The study found fecal coliform levels that exceeded district standards at 20 percent of the 133 south-end sites tested and three faulty septic systems were identified.

City Water Resources Specialist Jalyn Cummings said three out of four surveying runs in Eagle Harbor have been completed, but so far fecal coliform levels there appear lower than other sampled shorelines.

“We found that it looks fairly good overall,” Cummings said.

Oysters for Salmon participants have been collecting there own nutrient data since the project began, measuring levels of nitrogen and phosphorous which can come from a variety of sources including fertilizers, septic and graywater.

“We kind of put our thumb to the pulse of Eagle Harbor for a year,” Allen said.

Perhaps their most significant finding, Allen said, was that spikes in nutrient levels corresponded with periods of heavy rain.

To Allen and Cruickshank it suggests that much of the nutrients in Eagle Harbor are washed in on stormwater from beyond the shoreline.

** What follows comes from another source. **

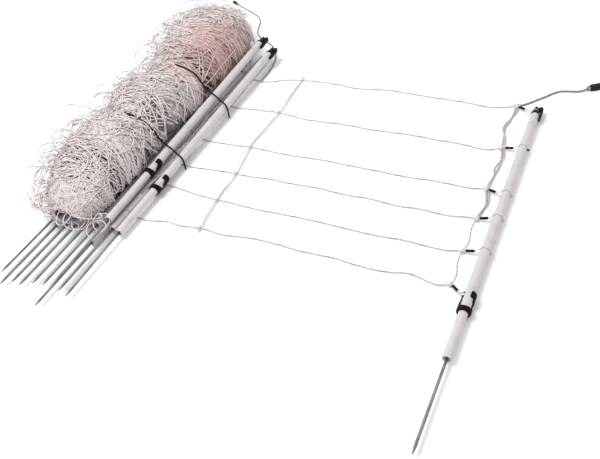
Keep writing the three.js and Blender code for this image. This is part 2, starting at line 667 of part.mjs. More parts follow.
netting.add(named("tail_right", cordAlong(tailRightRoute, TAIL_R, 22), strandMaterial));
netting.add(named("tail_right_connector", connectorGeometry([143.6, 114.4], [176, 136], 5.5, 15, 10), connectorMaterial));
netting.add(named("tail_left", cordAlong(tailLeftRoute, TAIL_R, 32), strandMaterial));
netting.add(named("tail_left_connector", connectorGeometry([-930.6, 361.3], [-957, 377], 3.6, 7, 6.5), connectorMaterial));
tieRoutes.forEach((route, i) => {
  netting.add(named(`bundle_tie_${i + 1}`, geometryOf(tieSolid(route, 0)), tieMaterial));
});

// The frame: the floor is Z = 0, and the origin is under the middle of the box round all but the cords.
const cords = /^(strand|sleeve|edge_cord|tail)/;
const box = new THREE.Box3();
netting.updateMatrixWorld(true);
netting.traverse((piece) => {
  if (piece.isMesh && !cords.test(piece.name)) {
    box.union(new THREE.Box3().setFromObject(piece, true));
  }
});
netting.position.set(-(box.min.x + box.max.x) / 2, -(box.min.y + box.max.y) / 2, -box.min.z);

export default netting;
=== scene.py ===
"""The looks of an electric fence netting: posts, spikes, clips, strands, ties and the heap of net.

Lengths are in millimetres in the net's own frame, which starts at the top knot of the edge cord, with X
along the strands and Y up the posts. at() turns them into metres in the part's frame.
"""
import math

import bmesh
import bpy
import numpy as np
from mathutils import Matrix, Vector


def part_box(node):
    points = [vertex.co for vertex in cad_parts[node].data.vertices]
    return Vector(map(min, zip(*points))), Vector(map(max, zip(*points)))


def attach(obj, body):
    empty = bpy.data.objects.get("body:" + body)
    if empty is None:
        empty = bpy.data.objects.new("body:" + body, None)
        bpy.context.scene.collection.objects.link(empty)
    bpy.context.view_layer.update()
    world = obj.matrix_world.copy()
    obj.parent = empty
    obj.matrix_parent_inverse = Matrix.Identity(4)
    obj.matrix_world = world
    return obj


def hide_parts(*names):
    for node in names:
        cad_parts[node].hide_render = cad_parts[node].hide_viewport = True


MM = 0.001
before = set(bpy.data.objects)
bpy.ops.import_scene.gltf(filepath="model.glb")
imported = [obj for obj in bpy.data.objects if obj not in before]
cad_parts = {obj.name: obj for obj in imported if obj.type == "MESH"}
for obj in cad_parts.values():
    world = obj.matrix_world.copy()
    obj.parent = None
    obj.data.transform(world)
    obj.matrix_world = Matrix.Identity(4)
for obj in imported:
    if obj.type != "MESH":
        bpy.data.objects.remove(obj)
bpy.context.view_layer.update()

# The first tube of the bundle's low row places the net's frame in the part's frame
FIRST_OF_ROW_X = -689.5
FIRST_OF_ROW_TOP_Y = 51.3
row_low, row_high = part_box("post_3_tube")
NET_ORIGIN = np.array([
    (row_low.x + row_high.x) / 2 - FIRST_OF_ROW_X * MM,
    row_high.y - FIRST_OF_ROW_TOP_Y * MM,
    0.0,
])

TUBE_R = 9.5
LOWER_TUBE_R = 8.25
SPIKE_R = 2.6
LOW_ROW_Z = 12.3
STRAND_R = 1.2
TAIL_R = 1.9
TIE_R = 2.0


def at(points):
    """Points of the net's frame, in the part's frame in metres."""
    return np.asarray(points, float) * MM + NET_ORIGIN


def linear(red, green, blue):
    """A screen colour, each channel from 0 to 255, as linear light."""
    channels = [c / 255 for c in (red, green, blue)]
    return tuple(c / 12.92 if c <= 0.04045 else ((c + 0.055) / 1.055) ** 2.4 for c in channels)


# Camera and light
IMAGE_WIDTH = 600
FOCAL_PIXELS = 679.0
SENSOR = 36.0
CAMERA_PLACE = Vector(at([162.75, -1418.55, 923.0]))
CAMERA_RIGHT = Vector((0.9118, 0.3984, -0.0999))
CAMERA_UP = Vector((-0.2053, 0.6527, 0.7293))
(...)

That means everyone on the island needs to be aware that fertilizers, chemicals and waste from faulty septic systems often ends up in a harbor or Puget Sound.

“Everything runs downhill,” Cruickshank said. “If they have a ditch, that runs off to somewhere, to somewhere, to somewhere and ends up in a harbor.”

This summer Cruickshank said she will be offering islanders workshops on maintaining septic systems and using environmentally friendly yard products.

Boats are another common source of nutrients. It is illegal for boats to discharge sewage and graywater into the sound rather than a designated pump-out station.

“That’s the rule, but no one seems to know it,” Cruickshank said.

Cruickshank stresses that it will take a combination of education, improved technology and implementation keep nutrient levels in check. The oysters will continue to do their small part, feasting on algae from their new homes on the beach.

“This is just one way of improving water quality,” Cruickshank said. “One small way.”